Part of the fun with many of our recipes is choosing which salt to finish cookies and bars. For crunch, we usually reach for a coarse-grained sea salt like La Baleine or a flaked sea salt like Maldon for its beauty and sheen. Light pink Himalayan salt and black volcanic salt are also great for decoration and flavor.
These salts are widely available in stores or online.
Use dried spices that are as fresh as possible, as they lose their potency over time. We purchase the majority of our spices for home use from The Spice House in Chicago (www.thespicehouse.com). We love the quality of their products.
To remove the tiny vanilla “caviar” from their tough skins, slice a vanilla bean lengthwise. Then, using the edge of the knife, scrape the caviar from the entire pod. Tap the seeds into a bowl or directly into your mixture. Stuff any used pods into your sugar jar. Just a few will flavor the sugar, which is great for baking, poaching fruits and more.
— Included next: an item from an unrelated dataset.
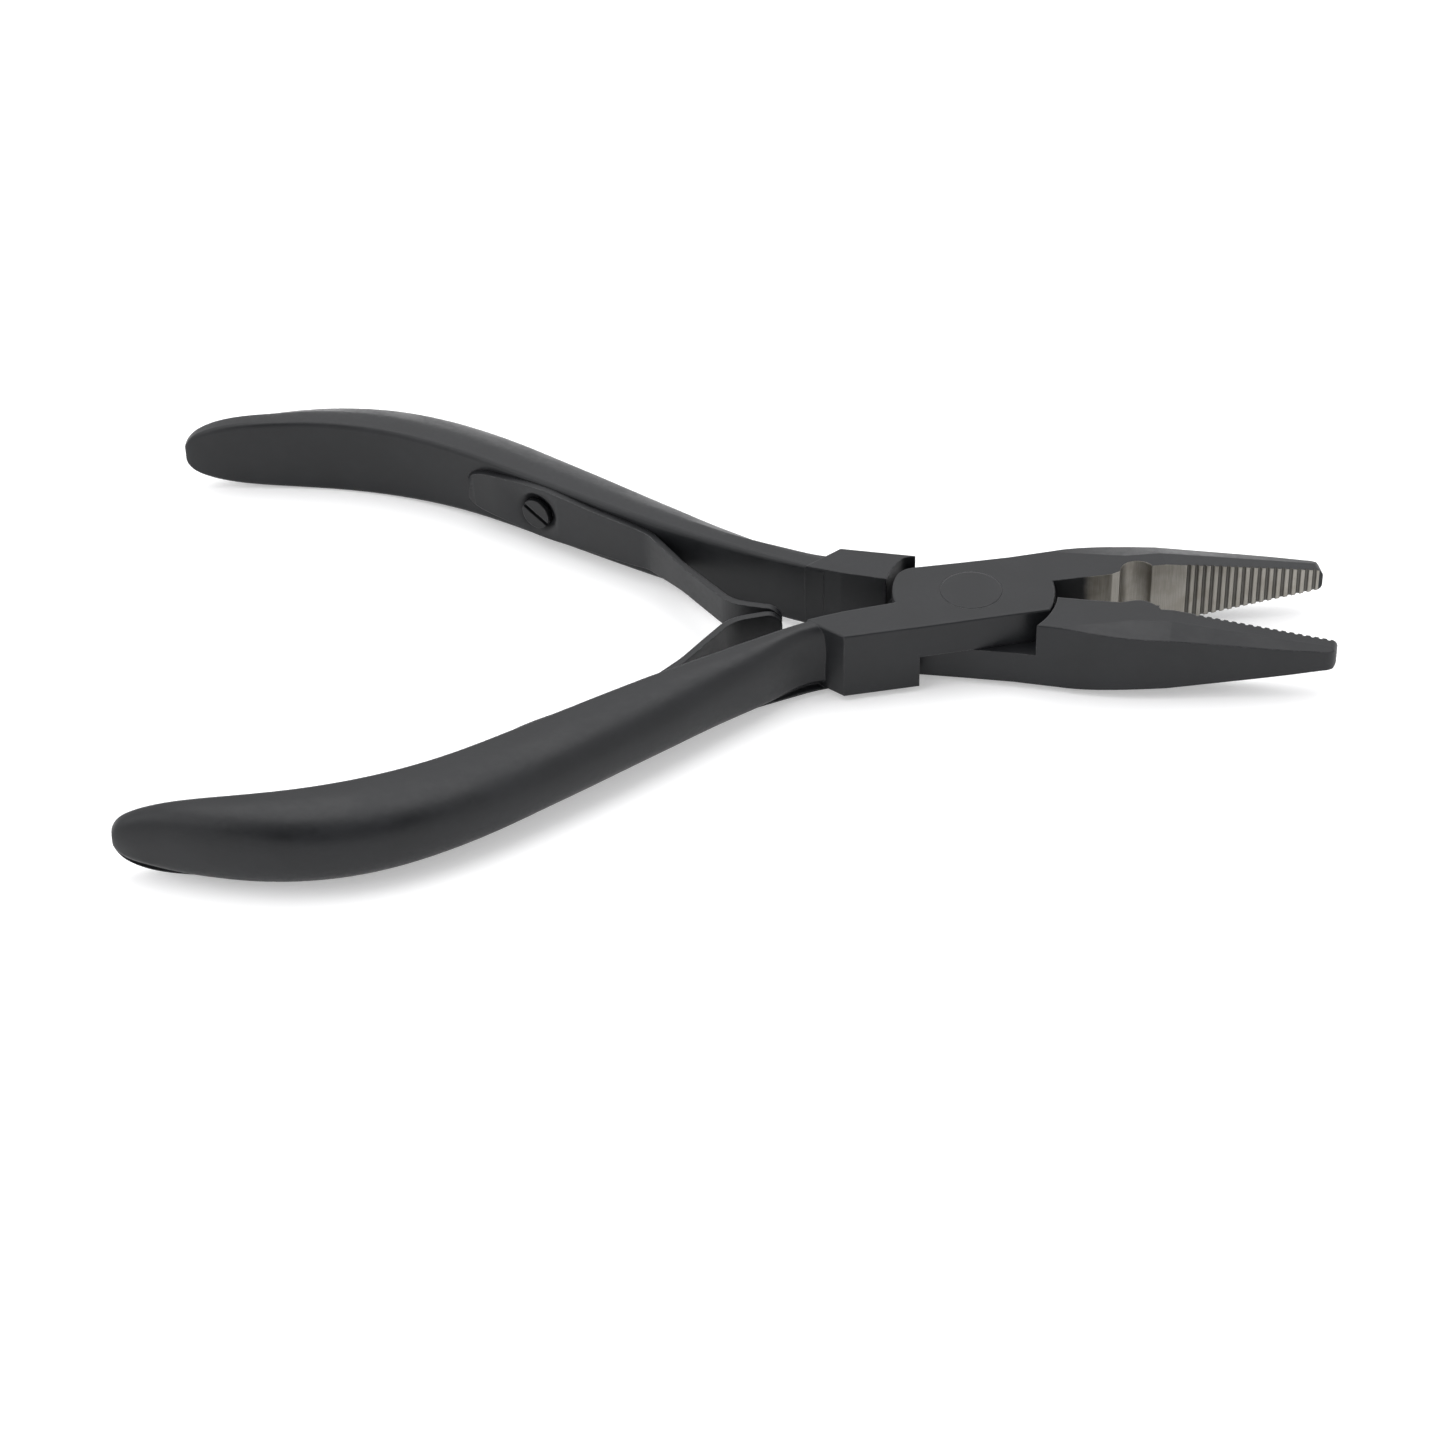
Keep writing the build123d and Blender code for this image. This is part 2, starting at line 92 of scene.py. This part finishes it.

Vanilla extract is made from preserving vanilla beans in alcohol. Be sure to use only the pure stuff (not imitation). Vanilla extract is also very easy to make: Simply slice three vanilla beans lengthwise, and place them in a pint-size jar with an airtight lid. Add a cup of your favorite booze (we personally like using bourbon, the cheap stuff), screw on the lid and let the mixture age for a month, shaking it every so often. As you use the vanilla extract, top the jar off with more liquor, and replace any old vanilla beans every four months or so. You can even add any scraped vanilla bean pods to the jar. The longer the extract ages, the more potent it becomes.